Masterpieces of early French photography and American photographs since 1960 – two high points in the history of the 160-year-old medium – will be on display at The Metropolitan Museum of Art in an exhibition saluting the first decade of collecting by the Museum's Department of Photographs. Photographs: A Decade of Collecting will open on June 5, 2001.

"Collecting great works of art is the Metropolitan Museum's most important mission," noted Director Philippe de Montebello. "The enrichment of our photography holdings during the short period of a decade, through gifts and through purchases made possible by the generosity of many supporters, is a point of pride for the Metropolitan, and, we hope, a source of visual and intellectual delight for the public."

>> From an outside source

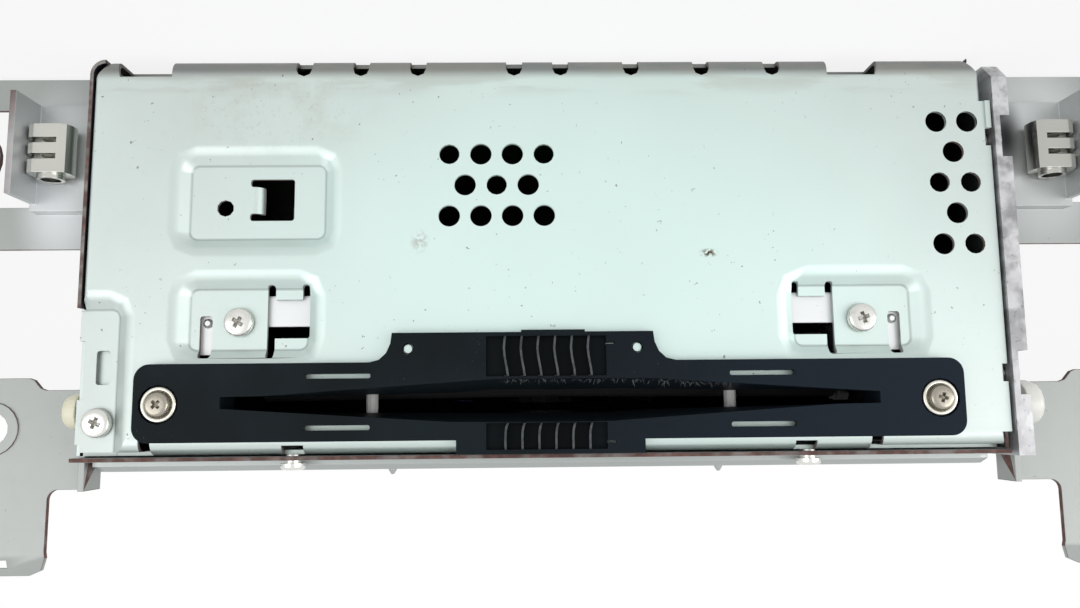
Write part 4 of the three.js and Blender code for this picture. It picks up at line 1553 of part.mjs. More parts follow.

Early French photographs included in the exhibition will be Gustave Le Gray's light-dappled Oak and Rocks, Forest of Fontainebleau (1849-56) and serene twilight seascape Mediterranean with Mount Agde (1856-59); Nadar's portraits of the fiery left-wing politician, Eugène Pelletan (1855-59), and the affable composer, Gioacchino Rossini (1856); landscapes by Edouard Baldus, including the softly atmospheric Entrance to the Port of Boulogne (1855); views of medieval architecture in Normandy by Edmond Bacot including Saint Maclou, Rouen (1852-54); and nude studies by Julien Vallou de Villeneuve from around 1853, which served as models for painter Gustave Courbet. Exceptional works by lesser-known artists, including a cluttered farmyard scene in strong chiaroscuro by the virtually unknown V. Dijon, will also be on view.

Modern American works included in the exhibition are black-and-white photographs of the 1960s by Robert Frank, Diane Arbus, Lee Friedlander, and Garry Winogrand; a large Polaroid self-portrait by Andy Warhol (1979); photographs linked to earthworks and conceptual art by Vito Acconci, Dennis Oppenheim, Chris Burden, and others; photographs from the 1980s by Cindy Sherman, Richard Prince, and Sherrie Levine that offer a critique of modern media culture; and works by emerging artists of the 1990s.

The Metropolitan Museum began acquiring photographs within its Department of Prints (later known as the Department of Prints and Photographs) in 1929. The Department of Photographs was established as an independent curatorial department within the Museum in January, 1992, under the leadership of Maria Morris Hambourg, Curator in Charge, and curator of the American section of Photographs: A Decade of Collecting.

Malcolm Daniel, Associate Curator and Administrator in the Department of Photographs, and curator of the French portion of the exhibition, said, "These two aspects of the department's recent collecting are like bookends supporting a collection that already had great strength in the Photo-Secession (1902-1917) and in avant-garde photography between the two world wars. At one end is French photography of the 1850s and early 1860s – one of the most glorious moments in the medium's entire history – and, at the other end, a period of enormous creativity and a healthy integration of photography in the broader art world since 1960."